Qatar’s vigorous denials of support for Houthi expansion have fallen on deaf ears in much of the Arab world but are positively received by some Islah factions in southern Yemen. Qatar established a robust alliance with the Islah movement during the 2011-12 Yemen protests, as Doha sought to replace Saleh’s authoritarian regime with an Islamist government. Qatar’s alliance with Islah persisted at a semi-official level until December 2017, when Islah party chairman Mohammed al-Yidoumi thawed the group’s relationship with the UAE and attempted to detach the Islah rank and file from Qatar’s clutches.
In spite of Yidoumi’s efforts, some Islah members in southern Yemen remained loyal to Qatar and continued to undercut the UAE’s power projection ambitions in the region. Summer Ahmed, a political analyst who works closely with the Southern Movement, told Al-Monitor that Qatar continues to fund Islah religious clerics and aid organizations who view Nobel Peace Prize winner Tawakul Karman as their figurehead.
According to Ahmed, these clerics and organizations are willing to publicly reveal their sponsorship from Qatar in spite of Islah’s pro-Saudi orientation and have participated in military campaigns in southern Yemen alongside extremist networks like al-Qaeda. The Southern Transitional Council has also linked Qatar-backed Islah factions to acts of violence, like the wave of drive-by shootings and roadside bomb blasts that rocked Aden in July. While these allegations have been dismissed by pro-Qatar voices as a product of the Southern Movement’s pro-UAE orientation, public expressions of solidarity with Qatar amongst prominent Islah members in Taiz, like Mohammed al-Maqrami, suggests that the organization maintains residual ties with Doha.
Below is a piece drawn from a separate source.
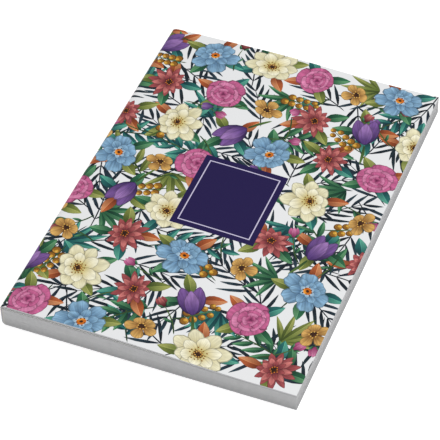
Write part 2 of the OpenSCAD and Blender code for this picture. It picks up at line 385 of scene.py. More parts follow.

Although Qatar has been accused by its GCC rivals of destabilizing Yemen, Doha’s alignments with Houthi and Islah rebels are carefully calibrated, as Qatar wants to stymie the Saudi-led coalition’s military campaign without derailing prospects of a Yemeni peace settlement. The GCC coalition’s decision to implement a temporary cease-fire in Hodeidah could allow Qatar to reap the rewards of its balancing strategy, and reassert itself as a major stakeholder in Yemen in the months to come.